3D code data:
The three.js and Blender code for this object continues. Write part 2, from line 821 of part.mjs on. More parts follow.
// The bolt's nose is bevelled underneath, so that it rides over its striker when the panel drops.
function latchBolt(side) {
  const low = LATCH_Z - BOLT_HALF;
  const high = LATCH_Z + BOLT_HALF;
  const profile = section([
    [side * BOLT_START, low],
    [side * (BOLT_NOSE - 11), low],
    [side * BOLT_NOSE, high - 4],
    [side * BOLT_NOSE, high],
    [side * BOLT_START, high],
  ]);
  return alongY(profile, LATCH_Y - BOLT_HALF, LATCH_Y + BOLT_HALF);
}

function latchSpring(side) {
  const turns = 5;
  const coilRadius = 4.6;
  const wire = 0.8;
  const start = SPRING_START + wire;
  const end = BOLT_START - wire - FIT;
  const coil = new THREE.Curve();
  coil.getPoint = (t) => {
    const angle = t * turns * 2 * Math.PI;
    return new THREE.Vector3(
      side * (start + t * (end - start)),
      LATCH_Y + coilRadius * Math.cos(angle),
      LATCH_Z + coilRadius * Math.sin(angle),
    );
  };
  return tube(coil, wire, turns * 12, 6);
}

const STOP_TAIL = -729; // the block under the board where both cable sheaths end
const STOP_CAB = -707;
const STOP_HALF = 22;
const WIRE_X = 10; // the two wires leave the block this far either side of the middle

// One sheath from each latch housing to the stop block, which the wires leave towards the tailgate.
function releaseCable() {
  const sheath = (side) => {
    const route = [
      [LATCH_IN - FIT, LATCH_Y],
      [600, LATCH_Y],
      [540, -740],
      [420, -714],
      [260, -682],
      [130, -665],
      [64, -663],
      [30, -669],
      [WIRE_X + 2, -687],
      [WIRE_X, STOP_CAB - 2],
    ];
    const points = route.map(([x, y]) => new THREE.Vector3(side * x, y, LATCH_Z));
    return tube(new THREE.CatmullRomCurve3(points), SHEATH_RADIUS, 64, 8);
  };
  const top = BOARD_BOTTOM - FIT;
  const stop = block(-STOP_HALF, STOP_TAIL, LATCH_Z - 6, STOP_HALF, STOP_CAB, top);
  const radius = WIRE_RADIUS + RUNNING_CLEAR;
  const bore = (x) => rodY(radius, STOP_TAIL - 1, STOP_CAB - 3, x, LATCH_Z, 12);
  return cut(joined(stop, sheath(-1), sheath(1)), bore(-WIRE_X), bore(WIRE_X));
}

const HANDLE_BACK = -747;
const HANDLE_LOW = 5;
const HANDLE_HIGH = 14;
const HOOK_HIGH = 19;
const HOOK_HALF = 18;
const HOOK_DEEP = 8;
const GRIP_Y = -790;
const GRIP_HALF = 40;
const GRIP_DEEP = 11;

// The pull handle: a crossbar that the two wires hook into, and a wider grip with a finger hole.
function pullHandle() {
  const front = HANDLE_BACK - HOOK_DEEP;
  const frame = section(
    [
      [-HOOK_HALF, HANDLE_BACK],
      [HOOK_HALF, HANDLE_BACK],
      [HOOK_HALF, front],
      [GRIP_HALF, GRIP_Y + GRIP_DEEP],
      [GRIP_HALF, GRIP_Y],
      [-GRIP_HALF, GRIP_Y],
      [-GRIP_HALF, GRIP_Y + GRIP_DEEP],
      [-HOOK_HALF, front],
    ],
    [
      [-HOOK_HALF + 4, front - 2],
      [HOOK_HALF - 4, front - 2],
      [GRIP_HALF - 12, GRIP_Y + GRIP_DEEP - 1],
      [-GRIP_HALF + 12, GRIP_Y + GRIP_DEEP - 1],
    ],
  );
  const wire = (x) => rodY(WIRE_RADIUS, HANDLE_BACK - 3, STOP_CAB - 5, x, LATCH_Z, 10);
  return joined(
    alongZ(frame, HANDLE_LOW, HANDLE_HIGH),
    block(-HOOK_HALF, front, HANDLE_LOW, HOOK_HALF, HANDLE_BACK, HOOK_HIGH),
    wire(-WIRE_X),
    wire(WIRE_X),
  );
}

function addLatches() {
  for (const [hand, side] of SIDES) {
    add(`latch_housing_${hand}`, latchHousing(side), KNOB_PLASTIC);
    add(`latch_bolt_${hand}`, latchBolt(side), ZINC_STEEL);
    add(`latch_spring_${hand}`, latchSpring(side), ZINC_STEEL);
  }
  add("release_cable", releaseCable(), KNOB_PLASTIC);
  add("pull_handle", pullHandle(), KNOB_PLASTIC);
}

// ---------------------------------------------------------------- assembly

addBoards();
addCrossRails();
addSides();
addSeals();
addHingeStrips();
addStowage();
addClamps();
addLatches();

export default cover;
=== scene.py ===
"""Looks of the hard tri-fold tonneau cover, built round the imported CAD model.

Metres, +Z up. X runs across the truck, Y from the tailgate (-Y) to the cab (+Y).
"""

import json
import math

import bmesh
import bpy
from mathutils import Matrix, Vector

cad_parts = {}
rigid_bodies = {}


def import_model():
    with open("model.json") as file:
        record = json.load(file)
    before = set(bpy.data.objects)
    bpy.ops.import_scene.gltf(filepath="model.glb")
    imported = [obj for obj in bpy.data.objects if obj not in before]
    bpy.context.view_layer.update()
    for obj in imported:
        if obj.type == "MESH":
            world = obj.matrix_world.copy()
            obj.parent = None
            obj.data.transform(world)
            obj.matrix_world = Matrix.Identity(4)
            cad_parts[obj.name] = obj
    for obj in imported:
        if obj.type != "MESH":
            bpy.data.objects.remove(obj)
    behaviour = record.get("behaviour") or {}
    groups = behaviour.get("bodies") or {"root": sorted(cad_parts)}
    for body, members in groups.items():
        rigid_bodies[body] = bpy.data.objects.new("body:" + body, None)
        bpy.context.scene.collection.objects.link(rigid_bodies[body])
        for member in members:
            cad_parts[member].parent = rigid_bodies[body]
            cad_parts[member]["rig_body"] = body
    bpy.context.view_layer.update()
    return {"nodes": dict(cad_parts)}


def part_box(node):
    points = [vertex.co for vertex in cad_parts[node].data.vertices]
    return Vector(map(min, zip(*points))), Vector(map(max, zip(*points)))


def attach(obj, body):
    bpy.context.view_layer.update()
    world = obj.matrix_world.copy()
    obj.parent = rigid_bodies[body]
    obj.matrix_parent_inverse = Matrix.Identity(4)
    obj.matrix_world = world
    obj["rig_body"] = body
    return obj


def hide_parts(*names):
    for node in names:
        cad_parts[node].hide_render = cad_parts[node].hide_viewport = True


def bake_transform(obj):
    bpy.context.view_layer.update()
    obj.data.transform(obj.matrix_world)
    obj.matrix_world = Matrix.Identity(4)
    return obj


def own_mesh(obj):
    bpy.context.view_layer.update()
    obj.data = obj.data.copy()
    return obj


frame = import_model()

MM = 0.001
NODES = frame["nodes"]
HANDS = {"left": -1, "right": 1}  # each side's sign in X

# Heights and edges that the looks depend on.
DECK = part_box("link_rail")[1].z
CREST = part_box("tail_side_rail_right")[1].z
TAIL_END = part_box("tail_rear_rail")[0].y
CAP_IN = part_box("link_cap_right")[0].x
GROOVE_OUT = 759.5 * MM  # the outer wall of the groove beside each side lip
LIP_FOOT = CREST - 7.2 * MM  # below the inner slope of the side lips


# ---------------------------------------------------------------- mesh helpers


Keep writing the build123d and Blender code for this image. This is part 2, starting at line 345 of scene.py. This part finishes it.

> [TO DO]
Provide an exact reproduction of only those lines that start at the line containing "addBoards();" and end at the line containing "bpy.data.objects.remove(obj)", inclusive.

> [EXERCISE SOLUTION]
addBoards();
addCrossRails();
addSides();
addSeals();
addHingeStrips();
addStowage();
addClamps();
addLatches();

export default cover;
=== scene.py ===
"""Looks of the hard tri-fold tonneau cover, built round the imported CAD model.

Metres, +Z up. X runs across the truck, Y from the tailgate (-Y) to the cab (+Y).
"""

import json
import math

import bmesh
import bpy
from mathutils import Matrix, Vector

cad_parts = {}
rigid_bodies = {}


def import_model():
    with open("model.json") as file:
        record = json.load(file)
    before = set(bpy.data.objects)
    bpy.ops.import_scene.gltf(filepath="model.glb")
    imported = [obj for obj in bpy.data.objects if obj not in before]
    bpy.context.view_layer.update()
    for obj in imported:
        if obj.type == "MESH":
            world = obj.matrix_world.copy()
            obj.parent = None
            obj.data.transform(world)
            obj.matrix_world = Matrix.Identity(4)
            cad_parts[obj.name] = obj
    for obj in imported:
        if obj.type != "MESH":
            bpy.data.objects.remove(obj)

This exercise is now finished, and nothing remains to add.